Some tests are symmetric: A result of Yes validates, and a No invalidates, a hypothesis (or vice versa). Ex: For hypothesis “Lamp wire unplugged”, observing the wire unplugged validates, while observing the wire plugged-in invalidates. Other tests are asymmetric: A result of Yes validates, but a No does not invalidate (or vice versa). Ex: For hypothesis “Bulb broken”, shaking the bulb and hearing rattling validates (the bulb’s filament is broken), but not hearing rattling does NOT invalidate (the bulb might be broken in another way).

The user must think carefully about whether a test is asymmetric, and avoid inappropriately validating or invalidating a hypothesis based on a test result.

Asymmetric tests are often used to try to quickly validate a hypothesis. If a lamp doesn’t light, shaking the bulb is an easy test to quickly validate a “Bulb broken” hypothesis, before trying other more time-consuming tests like putting the bulb into a known-working lamp.

More on tests and solutions

  • After a test validates, the solution may be obvious. Once a cause is found, a user tries to solve the problem. The solution may be obvious. Ex: If a test visually inspects a lamp’s wire, which is found unplugged, the solution is to plug in the wire. If a test checks a smartphone’s volume setting, which is found turned off, the solution is to turn the volume on.
  • Some tests solve the problem too. Sometimes the test itself solves the problem. Ex: A test for hypothesis “Bulb broken” is “Insert a new bulb”. If the lamp lights, the hypothesis is validated, and the problem is solved.
  • Some hypotheses can’t be directly tested, so a solution is tried. Sometimes a direct test of a hypothesis isn’t possible, but a solution can be tried. If the problem is solved, the hypothesis is indirectly validated. Ex: Problem: A user can’t hear audio on Skype. Hypothesis: Skype’s software has been running a long time and is in a bad state. Test: No simple test exists, since users can’t examine the software. However, a solution would be to restart Skype, which starts in a good state. If that solves the problem, the hypothesis was indirectly validated, but one can’t be sure.
  • Some tests address multiple hypotheses. Sometimes a single test may invalidate multiple hypothesis. Ex: A problem is the grass turned brown. Hypotheses include “Water is off”, “Sprinkler system is off”, and “Sprinkler system has large underground leak”. One test, “Check if grass is wet”, can invalidate all three hypotheses; if wet, the water must be on, the sprinkler system must be on, and a large leak must not exist (assuming the user knows rain hasn’t occurred lately).

10.3 Creating hypotheses

Creating hypotheses

When faced with a problem, a user typically creates multiple hypotheses of causes. Usually, a user initially creates just a few hypotheses, for the most-likely and easily-testable causes.

10.6 Knowledge

Knowledge yields hypotheses and tests

When a system has a problem, each hypothesis and test comes from knowledge of how the system’s parts work. Ex: If a lamp doesn’t light, hypothesis “Not plugged in” and test “Check if wire is firmly plugged in” comes from knowledge that a lamp requires electricity from a wire firmly plugged into an outlet.

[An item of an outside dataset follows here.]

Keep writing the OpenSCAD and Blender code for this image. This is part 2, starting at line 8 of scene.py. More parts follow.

People often don’t care to know how things work, like a car, a house’s electricity or plumbing, or a smartphone, seeing themselves just as users. But if a problem occurs, as is often the case, having such knowledge helps troubleshoot.

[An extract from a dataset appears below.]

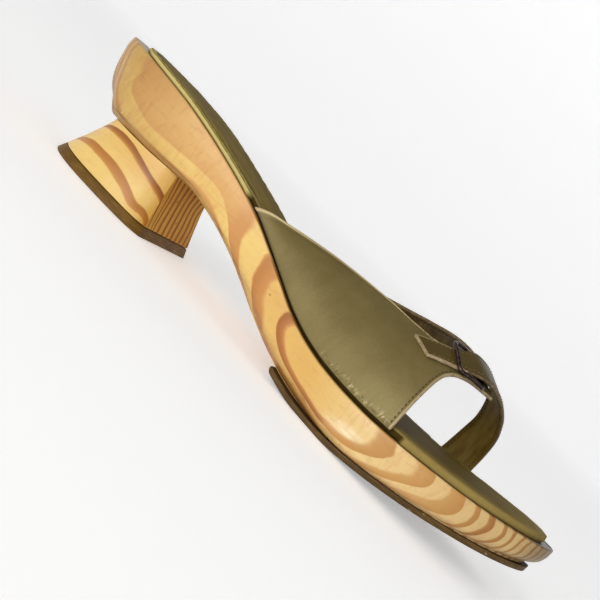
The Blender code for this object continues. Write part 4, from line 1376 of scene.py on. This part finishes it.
# %% A round section swept along it
corners = np.array([last(*p) for p in BUCKLE])
normal = np.cross(corners[2] - corners[0], corners[3] - corners[1])
normal /= np.linalg.norm(normal)
ahead = np.roll(path, -1, axis=0) - np.roll(path, 1, axis=0)
side = np.cross(normal, ahead)
side /= np.linalg.norm(side, axis=1)[:, None]
turns = np.arange(TURNS) * 2 * np.pi / TURNS
points = np.vstack([p + BAR / 2 * (np.outer(np.cos(turns), s) + np.outer(np.sin(turns), normal))
                    for p, s in zip(path, side)])
faces = tube_faces(len(path), TURNS)
k, tail = np.arange(TURNS), (len(path) - 1) * TURNS
faces += np.stack([tail + k, tail + (k + 1) % TURNS, (k + 1) % TURNS, k], -1).tolist()
make("wire_buckle", points, faces, wire_metal, 60, node=["buckle"])

# %% [markdown]
# ## Floor, light and camera
# The shoe stands in a wide shallow bowl of pale card, flat under it and curving up all round,
# so no edge shows from any side. The card glows a little, as backlit card does, and one large
# soft lamp stands low beside the viewer: the wall of the sole is bright and what faces up is
# darker. The camera is rolled, so the toe points down and right, and it looks almost level.

# %% Pale floor
BOWL, SIDES = 1.1, 96     # radius of the bowl's curve in metres, points round it
pale_card = Finish("pale floor", 0.8, Specular_IOR_Level=0.1, Emission_Strength=0.39)
pale_card.colour((0.88, 0.88, 0.88, 1.0))
pale_card.put(pale_card.shader.inputs["Emission Color"], (1.0, 1.0, 1.0, 1.0))
# radius and height of the bowl, from the middle outwards
bowl = [(0.02, 0.0), (0.8, 0.0), (1.8, 0.0), (2.6, 0.0)]
bowl += [(2.6 + BOWL * math.sin(a), BOWL - BOWL * math.cos(a)) for a in np.linspace(0.1, 1.5, 15)]
bowl += [(3.72, 1.4), (3.74, 1.8), (3.74, 2.2)]
turns = np.arange(SIDES) * 2 * np.pi / SIDES
points = [(r * math.cos(t), r * math.sin(t), h) for r, h in bowl for t in turns]
mesh = bpy.data.meshes.new("pale_floor")
mesh.from_pydata(points, [], tube_faces(len(bowl), SIDES) + [tuple(range(SIDES))[::-1]])
mesh.materials.append(pale_card.material)
mesh.shade_smooth()
floor = bpy.data.objects.new("pale_floor", mesh)
bpy.context.scene.collection.objects.link(floor)
floor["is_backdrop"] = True
print("floor", 2 * bowl[-1][0], "m across")


# %% A soft lamp, and the light of the room
def lamp(name, place, target, size, power, colour):
    light = bpy.data.lights.new(name, "AREA")
    light.shape, light.size, light.energy, light.color = "DISK", size, power, colour
    obj = bpy.data.objects.new(name, light)
    obj.location = place
    obj.rotation_euler = (Vector(target) - Vector(place)).to_track_quat("-Z", "Y").to_euler()
    bpy.context.scene.collection.objects.link(obj)
    print(name, "lamp,", power, "W,", size, "m wide")


lamp("key", (-0.25, -1.5, 0.45), (0, 0, 0.03), 0.8, 12.5, (1.0, 0.985, 0.955))

world = bpy.data.worlds.new("pale room")
world.use_nodes = True
world.node_tree.nodes["Background"].inputs["Color"].default_value = (1, 1, 1, 1)
world.node_tree.nodes["Background"].inputs["Strength"].default_value = 0.26
bpy.context.scene.world = world
bpy.context.scene.view_settings.view_transform = "Standard"

# %% The camera
FOCAL, SIDE, SENSOR = 1015.15, 600, 36.0     # focal length and picture in pixels, film in mm
EYE = (np.array([255.07, -448.13, 65.47]) - SHIFT) * MM
RIGHT, UP = Vector((0.68757, 0.17064, 0.70578)), Vector((-0.68345, -0.17620, 0.70842))
BACK = Vector((0.24524, -0.96945, -0.00453))
AIM, ZOOM = (205.0, 336.5), 1.24          # pixels of the shoe's middle, and how much closer
first_turn = Matrix((RIGHT, UP, BACK)).transposed()
camera = bpy.data.cameras.new("camera")
camera.sensor_width, camera.lens = SENSOR, FOCAL * ZOOM * SENSOR / SIDE
to_middle = Vector(((AIM[0] - SIDE / 2) / FOCAL, (SIDE / 2 - AIM[1]) / FOCAL, -1))
back = -(first_turn @ to_middle).normalized()
right = UP.cross(back).normalized()
turn = Matrix((right, back.cross(right), back)).transposed()
eye = bpy.data.objects.new("camera", camera)
eye.matrix_world = Matrix.Translation(Vector(EYE)) @ turn.to_4x4()
bpy.context.scene.collection.objects.link(eye)
bpy.context.scene.camera = eye
print("lens", round(camera.lens, 1), "mm")

# %% [markdown]
# ## Closing
# The box of the finished model, without the floor, is printed.

# %% Sizes, then the end
low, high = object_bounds()
print("visual box mm", [round(1000 * v, 1) for v in (*low, *high)])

10.10 Hierarchical hypotheses

Hierarchy

Hierarchy means an object can be decomposed into sub-objects. Ex: The U.S.A. can be decomposed into states, each state into counties, and each county into cities. In troubleshooting, a hypothesis may be decomposed into more precise sub-hypotheses.

Commonly, a user strives to find where in a large item or system a problem’s cause exists. Binary search divides an item into two halves, runs a test to decide in which half something lies, and repeats the binary search on that half. Ex: A user’s hypothesis “File has a bad character” may be decomposed into “Bad character is in first half” and “Bad character is in second half”. Upon determining which half, the user repeats the process on that half.

Halving decreases size quickly. Ex: If a file has 200 lines, each halving yields 100, 50, 25, 13, 7, 4, 2, 1 (rounding fractions up), so only 8 halvings arrives at 1 line where the cause must exist.